For the season, which is a categorical independent variable, the performance is evaluated with respect to a base category. The base category for season is “cooling” and Table 4 presents the frequency of season with respect to thermal complaints.

The first model, a null model (the intercept-only model), was without any predictors. The overall accuracy of the first prediction model was 52.8% as shown in Table 5.

In the second model, the predictors were included in the model (Step 1) and chi-squared goodness-of-fit test was conducted. Table 6 gives the overall test for the model which includes the predictors. The results showed that all p values are <0.05, and thus the prediction model based on predictors is statistically significant.

Table 7 presents the −2 log likelihood, Cox & Snell R², and Nagelkerke R² values. R² values in this model can be interpreted similar to the R² values obtained in the regression analysis. Nagelkerke R² value is a standardized value. It should be noted that Nagelkerke R² value is always more than Cox & Snell R² value. The results showed that 85.4% of the change in the dependent variable can be explained by the developed model.

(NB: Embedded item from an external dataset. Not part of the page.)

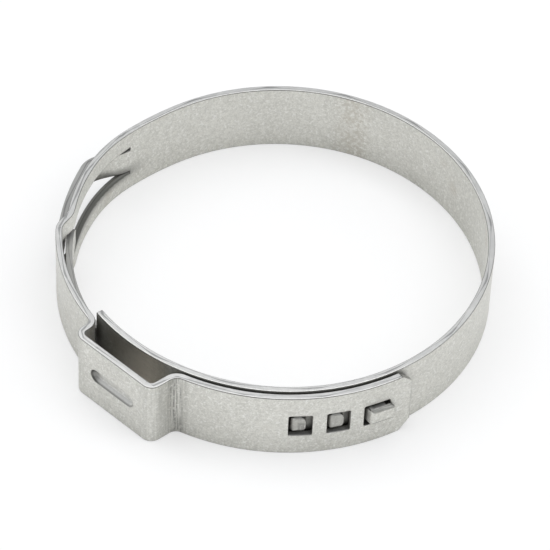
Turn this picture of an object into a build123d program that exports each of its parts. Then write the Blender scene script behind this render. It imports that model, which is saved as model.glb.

The results of the second model are given Table 8. The model correctly predicted 26 out of 28 thermal complaints that said “too warm.” Besides, it correctly predicted 22 out of 25 thermal complaints that said “too cold.” Overall, the accuracy of the model is 90.6%.

The statistical results of the variables are given Table 9. The p values indicate whether or not the independent variables are significant. Since the p value of RH is more than 0.05, it can be concluded that RH has no effect on the thermal complaints. On the other hand, the operative temperature and the season have a significant effect on the thermal complaints because the p values of these variables are <0.05.

Since the B value of operative temperature is negative, the probability of a thermal complaint to be “too warm” increases if the operative temperatures increase. In addition, since the B value of the season is negative, the probability of a thermal complaint to be “too warm” increases in the cooling season compared with the heating season.